Exercise materials —
_ _ _

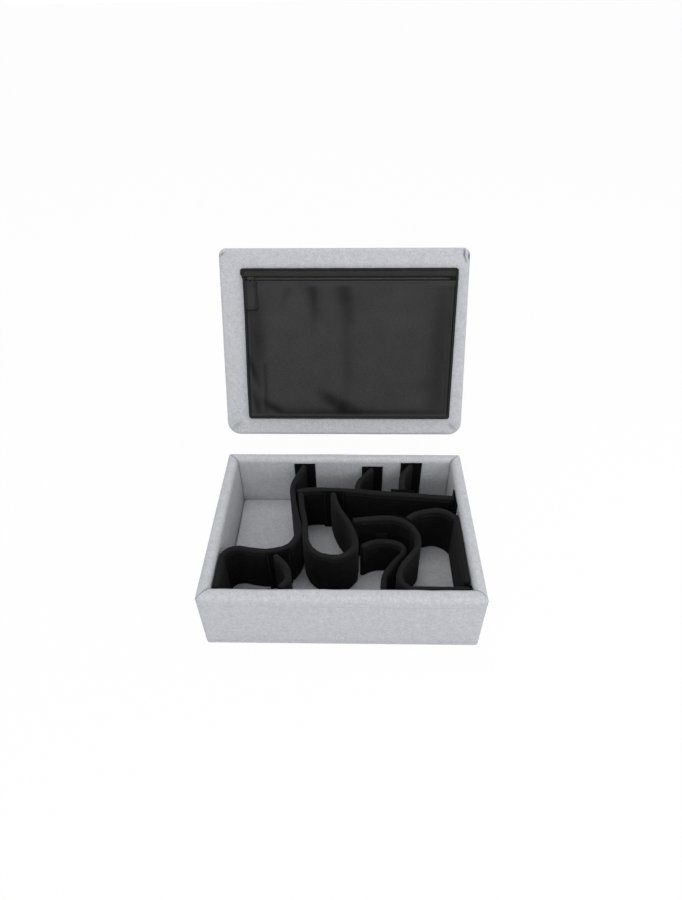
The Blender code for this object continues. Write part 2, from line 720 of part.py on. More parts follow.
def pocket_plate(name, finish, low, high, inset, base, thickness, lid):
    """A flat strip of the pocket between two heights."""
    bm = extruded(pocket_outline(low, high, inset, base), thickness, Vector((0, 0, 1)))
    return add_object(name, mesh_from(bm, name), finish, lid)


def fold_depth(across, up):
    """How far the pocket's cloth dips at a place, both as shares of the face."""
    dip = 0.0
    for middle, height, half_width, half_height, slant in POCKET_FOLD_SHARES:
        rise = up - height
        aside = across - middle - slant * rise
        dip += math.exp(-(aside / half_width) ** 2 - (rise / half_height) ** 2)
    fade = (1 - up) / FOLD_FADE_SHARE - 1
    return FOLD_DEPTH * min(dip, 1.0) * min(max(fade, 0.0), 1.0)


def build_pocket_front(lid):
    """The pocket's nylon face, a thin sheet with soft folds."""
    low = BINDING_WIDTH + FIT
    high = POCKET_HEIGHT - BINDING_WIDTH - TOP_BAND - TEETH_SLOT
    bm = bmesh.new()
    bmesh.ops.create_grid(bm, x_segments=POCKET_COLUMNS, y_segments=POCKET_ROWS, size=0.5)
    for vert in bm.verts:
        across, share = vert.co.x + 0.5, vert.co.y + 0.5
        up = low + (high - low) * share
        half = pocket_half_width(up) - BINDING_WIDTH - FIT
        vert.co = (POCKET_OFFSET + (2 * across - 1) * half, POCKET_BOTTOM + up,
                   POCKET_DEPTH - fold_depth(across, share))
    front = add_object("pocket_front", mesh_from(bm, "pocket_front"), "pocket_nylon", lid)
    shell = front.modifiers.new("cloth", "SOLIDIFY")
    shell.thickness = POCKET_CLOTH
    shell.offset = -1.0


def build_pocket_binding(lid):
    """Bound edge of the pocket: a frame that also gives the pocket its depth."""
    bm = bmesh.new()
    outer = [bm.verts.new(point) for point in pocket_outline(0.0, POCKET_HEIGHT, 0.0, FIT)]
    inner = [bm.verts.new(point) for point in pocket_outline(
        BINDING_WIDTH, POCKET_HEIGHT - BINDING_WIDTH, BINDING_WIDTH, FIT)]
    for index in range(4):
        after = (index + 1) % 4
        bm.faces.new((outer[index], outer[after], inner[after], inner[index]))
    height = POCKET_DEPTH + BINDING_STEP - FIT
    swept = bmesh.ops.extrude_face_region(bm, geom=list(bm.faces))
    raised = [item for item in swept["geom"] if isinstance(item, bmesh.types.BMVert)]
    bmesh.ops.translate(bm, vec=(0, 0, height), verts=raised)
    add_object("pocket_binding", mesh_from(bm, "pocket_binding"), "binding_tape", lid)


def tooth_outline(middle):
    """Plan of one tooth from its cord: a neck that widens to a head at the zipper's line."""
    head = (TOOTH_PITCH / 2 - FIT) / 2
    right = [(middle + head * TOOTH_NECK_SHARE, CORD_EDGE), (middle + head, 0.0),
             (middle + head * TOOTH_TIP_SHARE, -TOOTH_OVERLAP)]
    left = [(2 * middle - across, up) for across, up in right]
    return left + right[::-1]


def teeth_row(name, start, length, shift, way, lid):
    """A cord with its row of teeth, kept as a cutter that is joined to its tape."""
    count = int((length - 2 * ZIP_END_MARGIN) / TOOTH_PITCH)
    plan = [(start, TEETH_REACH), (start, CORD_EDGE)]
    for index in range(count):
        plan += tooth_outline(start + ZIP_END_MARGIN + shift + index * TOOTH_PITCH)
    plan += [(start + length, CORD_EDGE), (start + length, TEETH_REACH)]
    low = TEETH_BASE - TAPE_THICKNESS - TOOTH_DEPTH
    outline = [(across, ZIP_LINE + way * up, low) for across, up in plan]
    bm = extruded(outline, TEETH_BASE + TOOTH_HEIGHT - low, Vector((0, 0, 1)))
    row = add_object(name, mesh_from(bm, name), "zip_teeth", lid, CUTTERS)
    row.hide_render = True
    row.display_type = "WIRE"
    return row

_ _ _

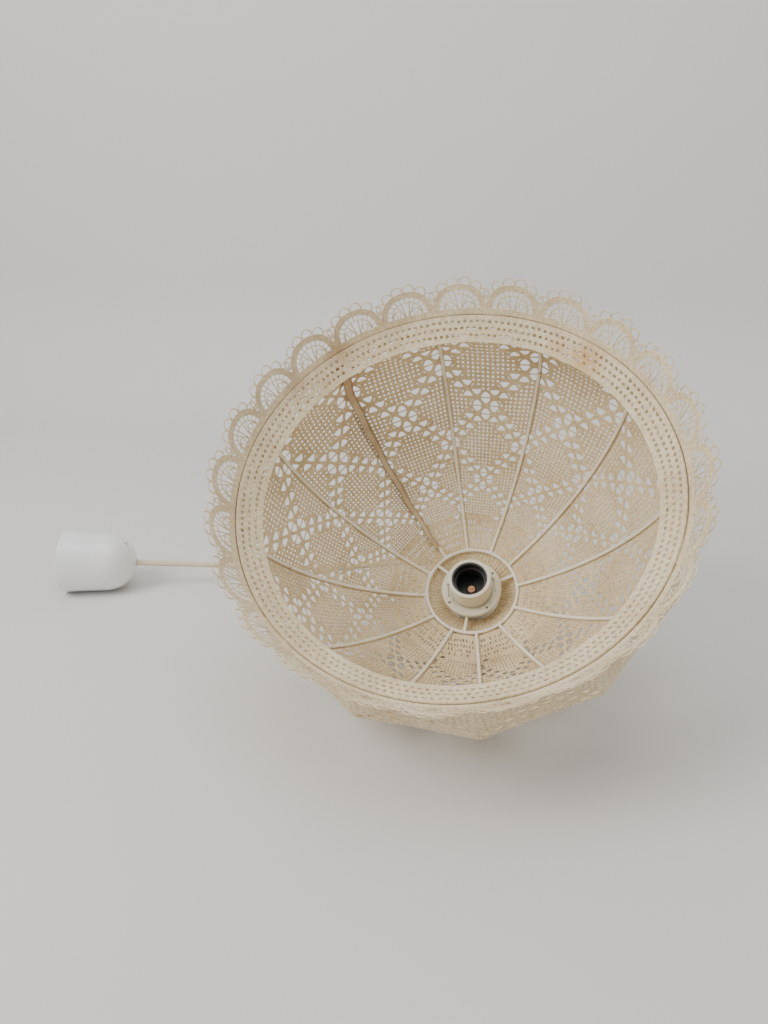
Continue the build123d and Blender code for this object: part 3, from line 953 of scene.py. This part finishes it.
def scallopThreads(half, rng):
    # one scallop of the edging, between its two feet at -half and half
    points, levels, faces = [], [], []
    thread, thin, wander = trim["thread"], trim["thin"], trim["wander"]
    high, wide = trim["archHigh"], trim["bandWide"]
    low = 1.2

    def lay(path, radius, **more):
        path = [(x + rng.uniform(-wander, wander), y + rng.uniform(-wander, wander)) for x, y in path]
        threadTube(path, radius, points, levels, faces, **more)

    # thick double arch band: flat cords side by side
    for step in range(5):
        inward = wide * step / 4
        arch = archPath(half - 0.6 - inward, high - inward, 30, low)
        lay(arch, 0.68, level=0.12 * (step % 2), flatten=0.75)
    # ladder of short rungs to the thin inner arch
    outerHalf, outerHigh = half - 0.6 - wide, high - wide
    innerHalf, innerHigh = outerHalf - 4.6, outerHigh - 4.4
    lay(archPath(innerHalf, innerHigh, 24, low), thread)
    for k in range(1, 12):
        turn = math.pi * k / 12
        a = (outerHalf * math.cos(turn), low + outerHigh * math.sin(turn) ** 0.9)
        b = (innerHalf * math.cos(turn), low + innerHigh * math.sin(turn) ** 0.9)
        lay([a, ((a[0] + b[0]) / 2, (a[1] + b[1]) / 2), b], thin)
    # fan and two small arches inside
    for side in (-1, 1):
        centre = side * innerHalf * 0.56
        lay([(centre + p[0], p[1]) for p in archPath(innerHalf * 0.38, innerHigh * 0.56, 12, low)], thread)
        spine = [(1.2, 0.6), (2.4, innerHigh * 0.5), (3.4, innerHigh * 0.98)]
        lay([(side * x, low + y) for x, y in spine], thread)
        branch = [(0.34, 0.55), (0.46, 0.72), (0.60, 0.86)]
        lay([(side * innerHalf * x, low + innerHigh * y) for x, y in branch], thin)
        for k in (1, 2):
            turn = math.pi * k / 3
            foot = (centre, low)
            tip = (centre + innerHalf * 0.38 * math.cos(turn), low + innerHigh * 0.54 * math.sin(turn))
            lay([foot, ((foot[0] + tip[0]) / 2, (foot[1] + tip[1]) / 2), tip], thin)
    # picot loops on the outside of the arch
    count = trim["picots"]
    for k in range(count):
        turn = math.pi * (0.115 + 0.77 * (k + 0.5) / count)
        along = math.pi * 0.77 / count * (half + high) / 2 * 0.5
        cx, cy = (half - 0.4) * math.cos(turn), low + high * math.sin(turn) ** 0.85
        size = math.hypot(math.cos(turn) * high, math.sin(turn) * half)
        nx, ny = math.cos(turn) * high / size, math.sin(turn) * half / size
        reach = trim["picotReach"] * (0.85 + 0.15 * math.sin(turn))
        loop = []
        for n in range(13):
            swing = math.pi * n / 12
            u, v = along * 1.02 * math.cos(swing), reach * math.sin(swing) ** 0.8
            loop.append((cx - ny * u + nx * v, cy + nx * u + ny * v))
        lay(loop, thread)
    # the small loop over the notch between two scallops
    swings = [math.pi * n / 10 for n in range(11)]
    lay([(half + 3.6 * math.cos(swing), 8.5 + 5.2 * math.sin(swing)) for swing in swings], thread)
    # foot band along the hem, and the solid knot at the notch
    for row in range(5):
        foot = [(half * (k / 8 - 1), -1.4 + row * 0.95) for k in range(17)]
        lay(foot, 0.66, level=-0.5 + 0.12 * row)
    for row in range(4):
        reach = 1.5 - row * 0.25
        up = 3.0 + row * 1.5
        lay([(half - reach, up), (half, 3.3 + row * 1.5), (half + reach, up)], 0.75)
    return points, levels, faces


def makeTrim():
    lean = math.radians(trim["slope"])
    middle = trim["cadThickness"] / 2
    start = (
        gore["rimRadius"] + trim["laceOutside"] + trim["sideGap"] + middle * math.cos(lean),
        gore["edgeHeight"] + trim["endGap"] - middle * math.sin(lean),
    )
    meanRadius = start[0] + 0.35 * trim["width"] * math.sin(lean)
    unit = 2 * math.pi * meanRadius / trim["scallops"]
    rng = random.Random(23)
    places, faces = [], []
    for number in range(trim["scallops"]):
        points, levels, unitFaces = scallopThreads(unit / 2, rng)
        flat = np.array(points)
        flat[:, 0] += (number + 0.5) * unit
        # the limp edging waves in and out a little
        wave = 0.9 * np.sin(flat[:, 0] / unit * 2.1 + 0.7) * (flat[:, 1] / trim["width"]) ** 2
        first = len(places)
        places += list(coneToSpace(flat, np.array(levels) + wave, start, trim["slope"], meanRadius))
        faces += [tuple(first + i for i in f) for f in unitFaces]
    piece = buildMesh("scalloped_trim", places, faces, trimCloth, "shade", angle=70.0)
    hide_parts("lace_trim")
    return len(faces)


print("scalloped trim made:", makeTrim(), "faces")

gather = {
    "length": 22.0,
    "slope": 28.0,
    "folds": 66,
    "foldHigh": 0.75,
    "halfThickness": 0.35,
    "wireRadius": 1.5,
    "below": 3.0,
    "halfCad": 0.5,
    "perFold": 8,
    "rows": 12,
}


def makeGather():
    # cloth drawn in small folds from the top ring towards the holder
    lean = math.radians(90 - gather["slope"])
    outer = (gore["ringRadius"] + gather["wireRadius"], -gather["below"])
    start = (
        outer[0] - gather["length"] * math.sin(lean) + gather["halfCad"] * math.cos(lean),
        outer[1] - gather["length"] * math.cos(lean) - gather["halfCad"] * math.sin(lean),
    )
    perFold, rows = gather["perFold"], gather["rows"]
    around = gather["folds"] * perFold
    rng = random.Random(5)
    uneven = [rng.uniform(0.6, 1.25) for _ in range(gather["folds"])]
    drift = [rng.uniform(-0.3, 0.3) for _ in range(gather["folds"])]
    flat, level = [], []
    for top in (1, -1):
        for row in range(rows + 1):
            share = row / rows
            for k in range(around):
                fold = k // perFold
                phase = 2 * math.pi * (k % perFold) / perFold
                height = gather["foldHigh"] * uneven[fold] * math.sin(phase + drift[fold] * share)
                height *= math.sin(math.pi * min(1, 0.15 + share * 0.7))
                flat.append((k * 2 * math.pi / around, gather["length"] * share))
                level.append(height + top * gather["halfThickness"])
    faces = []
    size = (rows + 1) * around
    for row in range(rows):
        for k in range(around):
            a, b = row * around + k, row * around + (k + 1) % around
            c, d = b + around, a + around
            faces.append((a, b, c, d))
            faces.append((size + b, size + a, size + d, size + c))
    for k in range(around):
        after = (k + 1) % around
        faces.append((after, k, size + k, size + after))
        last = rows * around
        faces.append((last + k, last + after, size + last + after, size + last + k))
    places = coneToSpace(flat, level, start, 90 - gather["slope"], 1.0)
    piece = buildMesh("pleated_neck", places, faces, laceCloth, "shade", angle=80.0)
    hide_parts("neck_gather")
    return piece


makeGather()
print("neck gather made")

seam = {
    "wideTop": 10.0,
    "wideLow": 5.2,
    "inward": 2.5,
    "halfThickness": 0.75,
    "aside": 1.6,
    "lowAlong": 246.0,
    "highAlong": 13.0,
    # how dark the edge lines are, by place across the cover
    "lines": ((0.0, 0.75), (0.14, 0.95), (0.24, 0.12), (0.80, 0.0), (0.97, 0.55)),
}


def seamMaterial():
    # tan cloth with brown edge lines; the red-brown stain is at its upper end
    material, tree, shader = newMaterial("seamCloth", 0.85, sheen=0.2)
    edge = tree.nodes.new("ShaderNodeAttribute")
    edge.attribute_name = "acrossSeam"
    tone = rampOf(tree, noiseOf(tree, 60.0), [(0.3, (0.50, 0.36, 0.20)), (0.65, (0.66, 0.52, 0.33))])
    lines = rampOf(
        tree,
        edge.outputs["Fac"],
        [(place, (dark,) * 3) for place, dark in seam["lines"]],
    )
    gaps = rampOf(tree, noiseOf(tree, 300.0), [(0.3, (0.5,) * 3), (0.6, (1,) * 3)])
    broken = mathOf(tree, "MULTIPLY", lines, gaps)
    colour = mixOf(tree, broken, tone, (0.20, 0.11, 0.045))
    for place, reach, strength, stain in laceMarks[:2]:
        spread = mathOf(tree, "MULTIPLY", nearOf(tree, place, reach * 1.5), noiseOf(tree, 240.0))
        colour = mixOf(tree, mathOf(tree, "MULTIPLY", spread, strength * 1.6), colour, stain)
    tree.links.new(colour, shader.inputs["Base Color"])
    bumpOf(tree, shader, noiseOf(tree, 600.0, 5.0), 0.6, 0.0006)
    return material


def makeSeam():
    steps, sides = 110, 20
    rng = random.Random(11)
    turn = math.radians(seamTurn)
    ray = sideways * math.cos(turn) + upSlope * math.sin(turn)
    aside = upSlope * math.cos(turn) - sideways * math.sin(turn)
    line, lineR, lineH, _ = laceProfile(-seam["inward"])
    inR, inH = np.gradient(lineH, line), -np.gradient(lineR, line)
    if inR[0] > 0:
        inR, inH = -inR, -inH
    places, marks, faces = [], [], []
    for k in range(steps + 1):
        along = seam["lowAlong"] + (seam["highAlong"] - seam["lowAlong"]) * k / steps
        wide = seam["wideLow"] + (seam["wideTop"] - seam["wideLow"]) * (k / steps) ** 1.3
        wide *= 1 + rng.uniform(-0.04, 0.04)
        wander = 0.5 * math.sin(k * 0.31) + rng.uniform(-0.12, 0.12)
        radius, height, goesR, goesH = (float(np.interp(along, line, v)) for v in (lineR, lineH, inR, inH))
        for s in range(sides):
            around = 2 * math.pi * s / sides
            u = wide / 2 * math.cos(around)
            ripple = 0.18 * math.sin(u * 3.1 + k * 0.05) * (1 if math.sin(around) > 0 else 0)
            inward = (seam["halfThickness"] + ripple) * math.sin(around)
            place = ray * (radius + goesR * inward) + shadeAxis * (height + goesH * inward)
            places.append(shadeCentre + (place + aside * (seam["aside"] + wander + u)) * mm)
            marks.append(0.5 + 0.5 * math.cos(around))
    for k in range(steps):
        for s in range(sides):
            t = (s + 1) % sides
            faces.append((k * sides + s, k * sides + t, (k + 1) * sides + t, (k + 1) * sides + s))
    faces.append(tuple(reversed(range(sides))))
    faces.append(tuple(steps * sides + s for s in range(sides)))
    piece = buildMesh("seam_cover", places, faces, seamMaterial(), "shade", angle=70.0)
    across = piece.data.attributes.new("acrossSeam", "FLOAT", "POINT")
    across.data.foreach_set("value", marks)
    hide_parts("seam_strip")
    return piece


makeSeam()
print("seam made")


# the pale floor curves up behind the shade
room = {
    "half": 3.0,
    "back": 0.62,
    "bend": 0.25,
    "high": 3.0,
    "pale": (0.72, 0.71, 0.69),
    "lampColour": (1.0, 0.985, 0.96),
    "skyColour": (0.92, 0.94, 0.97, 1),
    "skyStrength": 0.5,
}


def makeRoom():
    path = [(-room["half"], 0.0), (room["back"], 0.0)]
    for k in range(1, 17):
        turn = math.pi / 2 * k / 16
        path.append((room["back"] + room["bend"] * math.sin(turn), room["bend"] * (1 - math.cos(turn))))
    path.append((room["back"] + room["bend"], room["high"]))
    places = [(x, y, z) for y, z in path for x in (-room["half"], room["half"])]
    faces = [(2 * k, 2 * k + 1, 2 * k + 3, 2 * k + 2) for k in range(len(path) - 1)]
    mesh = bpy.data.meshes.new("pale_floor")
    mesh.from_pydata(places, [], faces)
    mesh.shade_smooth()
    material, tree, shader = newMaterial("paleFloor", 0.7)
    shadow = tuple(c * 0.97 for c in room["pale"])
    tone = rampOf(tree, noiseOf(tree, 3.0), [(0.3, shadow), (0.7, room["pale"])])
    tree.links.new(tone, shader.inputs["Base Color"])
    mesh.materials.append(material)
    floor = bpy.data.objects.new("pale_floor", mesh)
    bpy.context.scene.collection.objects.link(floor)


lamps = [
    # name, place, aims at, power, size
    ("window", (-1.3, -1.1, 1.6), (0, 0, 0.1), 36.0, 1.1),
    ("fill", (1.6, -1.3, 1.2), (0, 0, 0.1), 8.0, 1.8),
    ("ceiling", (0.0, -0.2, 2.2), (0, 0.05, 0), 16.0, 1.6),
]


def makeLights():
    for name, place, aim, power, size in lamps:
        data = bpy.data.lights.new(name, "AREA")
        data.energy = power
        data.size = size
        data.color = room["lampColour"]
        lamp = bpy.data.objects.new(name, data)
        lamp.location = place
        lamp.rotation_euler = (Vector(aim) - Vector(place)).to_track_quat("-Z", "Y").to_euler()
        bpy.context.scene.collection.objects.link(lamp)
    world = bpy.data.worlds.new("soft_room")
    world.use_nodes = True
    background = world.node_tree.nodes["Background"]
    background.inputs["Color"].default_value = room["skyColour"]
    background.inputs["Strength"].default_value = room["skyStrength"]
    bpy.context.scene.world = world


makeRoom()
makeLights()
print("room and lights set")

_ _ _

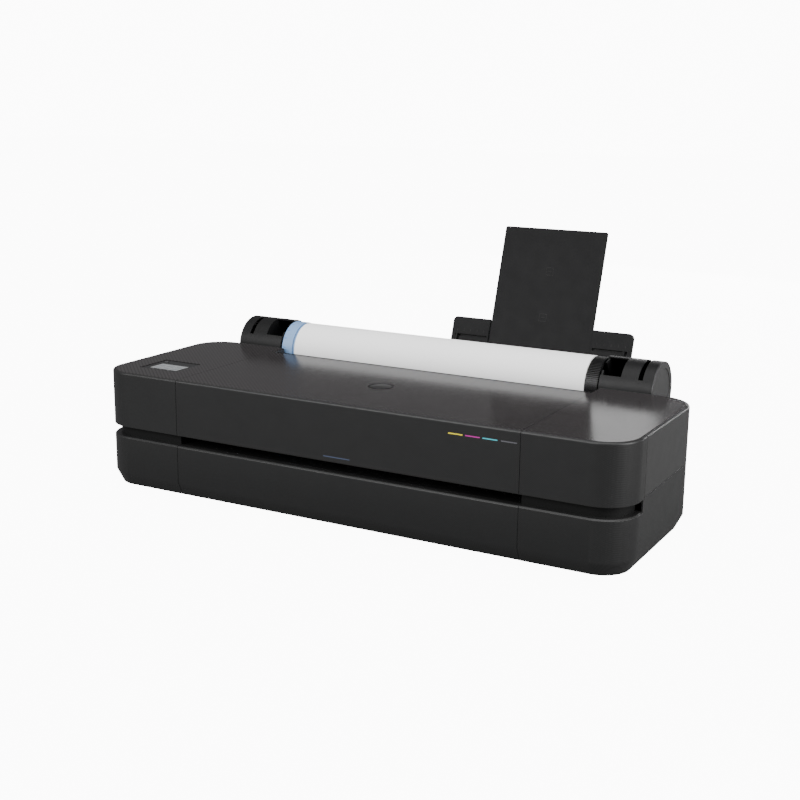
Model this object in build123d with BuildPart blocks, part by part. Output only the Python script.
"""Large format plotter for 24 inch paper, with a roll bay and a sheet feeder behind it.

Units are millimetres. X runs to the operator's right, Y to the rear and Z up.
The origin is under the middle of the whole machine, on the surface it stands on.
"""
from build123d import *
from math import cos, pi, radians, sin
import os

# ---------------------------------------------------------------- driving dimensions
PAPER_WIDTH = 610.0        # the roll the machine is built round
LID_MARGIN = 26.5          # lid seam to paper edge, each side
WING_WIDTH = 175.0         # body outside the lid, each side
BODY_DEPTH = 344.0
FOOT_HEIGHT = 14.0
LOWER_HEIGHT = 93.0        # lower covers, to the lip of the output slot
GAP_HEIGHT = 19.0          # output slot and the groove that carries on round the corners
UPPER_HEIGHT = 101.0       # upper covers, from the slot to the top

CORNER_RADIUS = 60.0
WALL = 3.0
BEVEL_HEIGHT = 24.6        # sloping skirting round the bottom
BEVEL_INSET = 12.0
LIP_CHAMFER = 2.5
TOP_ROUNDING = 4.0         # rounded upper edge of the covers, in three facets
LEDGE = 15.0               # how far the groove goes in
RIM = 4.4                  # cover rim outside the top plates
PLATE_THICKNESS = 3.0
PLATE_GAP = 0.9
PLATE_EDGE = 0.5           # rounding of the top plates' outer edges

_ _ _

Short exercise —
Select and copy each line from the data that includes the word "this".

Finished exercise —
The Blender code for this object continues. Write part 2, from line 720 of part.py on. More parts follow.
Continue the build123d and Blender code for this object: part 3, from line 953 of scene.py. This part finishes it.
Model this object in build123d with BuildPart blocks, part by part. Output only the Python script.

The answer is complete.